(WHAT THE EXERCISE ASKS)
Write out the data below in full. Keep it exact.

(DATA LINES)

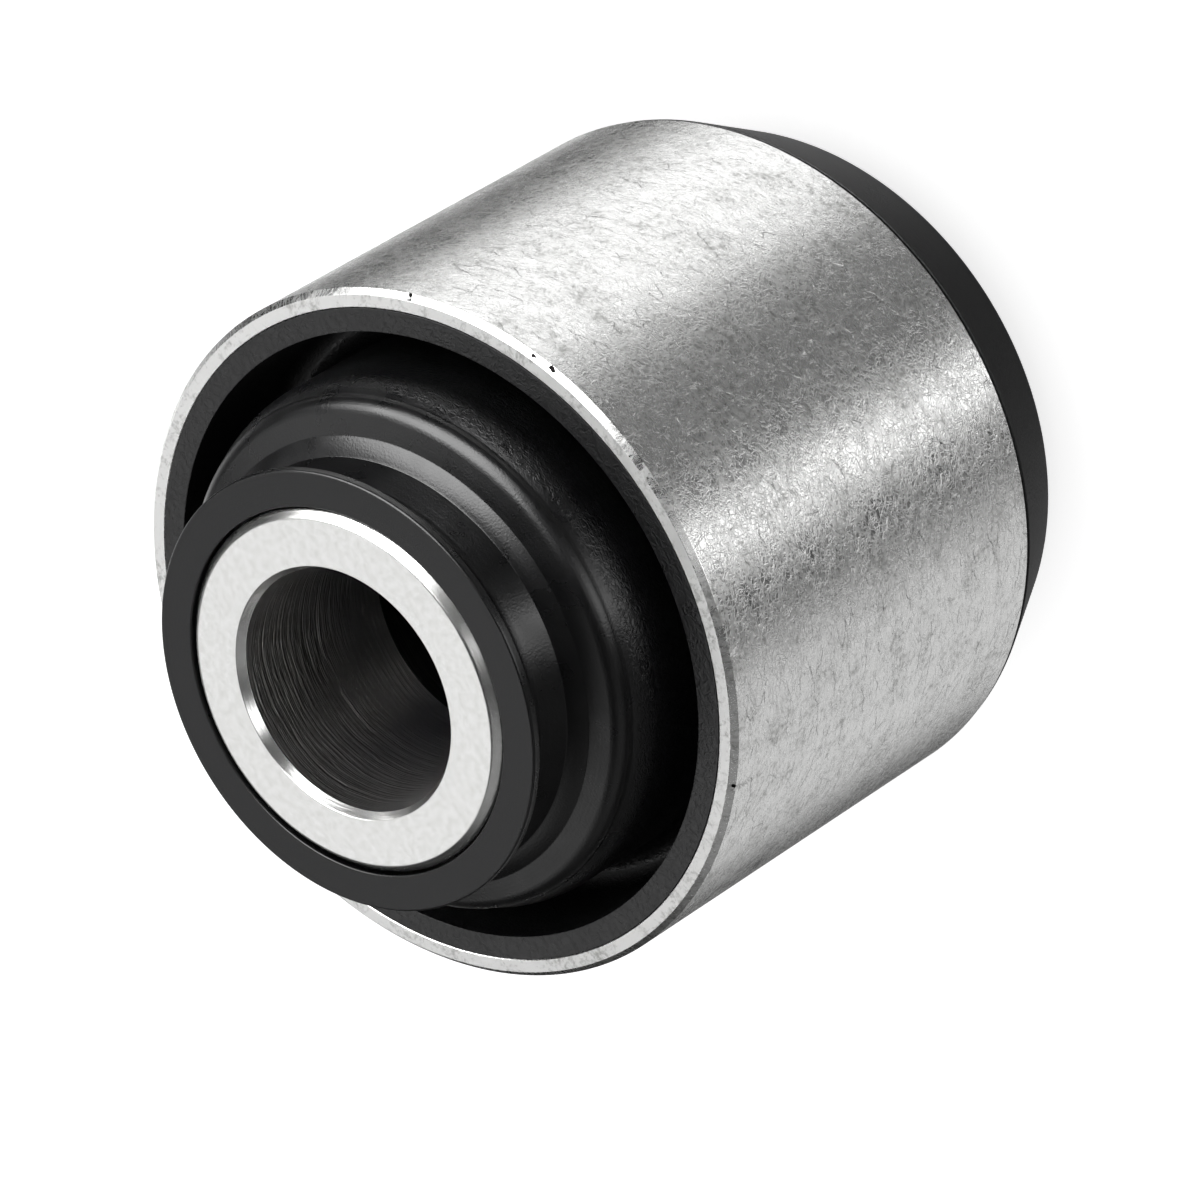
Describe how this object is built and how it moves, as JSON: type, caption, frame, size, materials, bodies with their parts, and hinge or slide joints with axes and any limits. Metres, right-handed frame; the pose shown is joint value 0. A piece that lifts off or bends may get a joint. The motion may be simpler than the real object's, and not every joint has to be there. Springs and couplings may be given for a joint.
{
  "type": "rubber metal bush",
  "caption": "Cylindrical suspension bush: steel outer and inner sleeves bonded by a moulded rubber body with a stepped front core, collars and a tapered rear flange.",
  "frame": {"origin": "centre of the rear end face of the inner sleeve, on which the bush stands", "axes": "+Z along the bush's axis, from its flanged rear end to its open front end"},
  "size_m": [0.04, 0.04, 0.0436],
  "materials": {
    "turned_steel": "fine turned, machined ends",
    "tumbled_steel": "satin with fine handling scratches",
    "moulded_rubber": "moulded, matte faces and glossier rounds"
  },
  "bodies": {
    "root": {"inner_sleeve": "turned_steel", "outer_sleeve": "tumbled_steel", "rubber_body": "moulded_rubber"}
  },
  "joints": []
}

(THE RESPONSE)
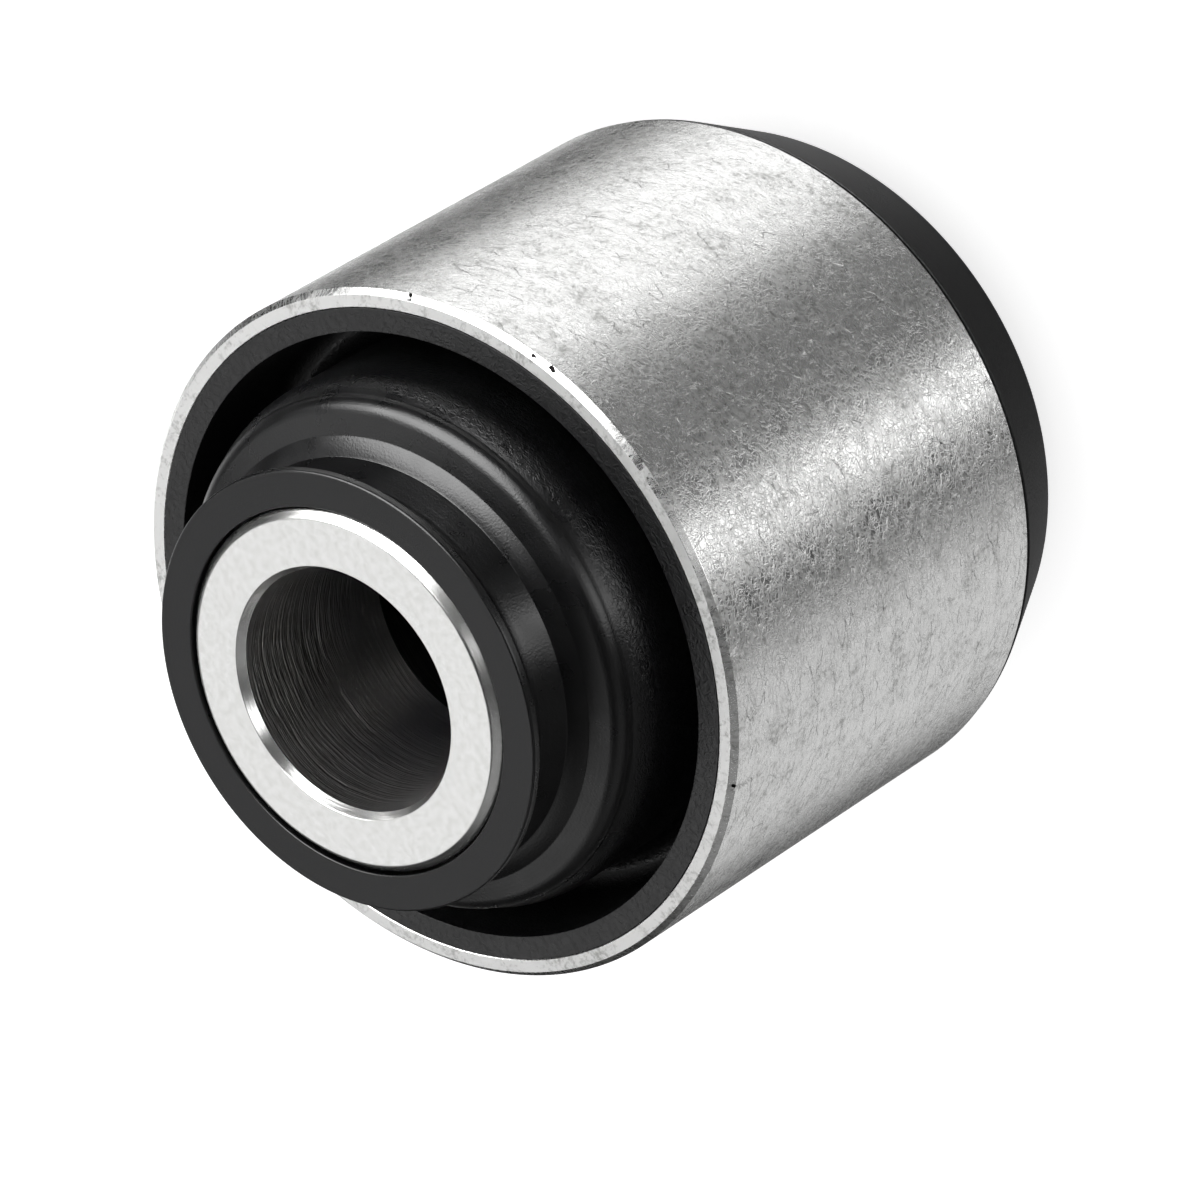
Describe how this object is built and how it moves, as JSON: type, caption, frame, size, materials, bodies with their parts, and hinge or slide joints with axes and any limits. Metres, right-handed frame; the pose shown is joint value 0. A piece that lifts off or bends may get a joint. The motion may be simpler than the real object's, and not every joint has to be there. Springs and couplings may be given for a joint.
{
  "type": "rubber metal bush",
  "caption": "Cylindrical suspension bush: steel outer and inner sleeves bonded by a moulded rubber body with a stepped front core, collars and a tapered rear flange.",
  "frame": {"origin": "centre of the rear end face of the inner sleeve, on which the bush stands", "axes": "+Z along the bush's axis, from its flanged rear end to its open front end"},
  "size_m": [0.04, 0.04, 0.0436],
  "materials": {
    "turned_steel": "fine turned, machined ends",
    "tumbled_steel": "satin with fine handling scratches",
    "moulded_rubber": "moulded, matte faces and glossier rounds"
  },
  "bodies": {
    "root": {"inner_sleeve": "turned_steel", "outer_sleeve": "tumbled_steel", "rubber_body": "moulded_rubber"}
  },
  "joints": []
}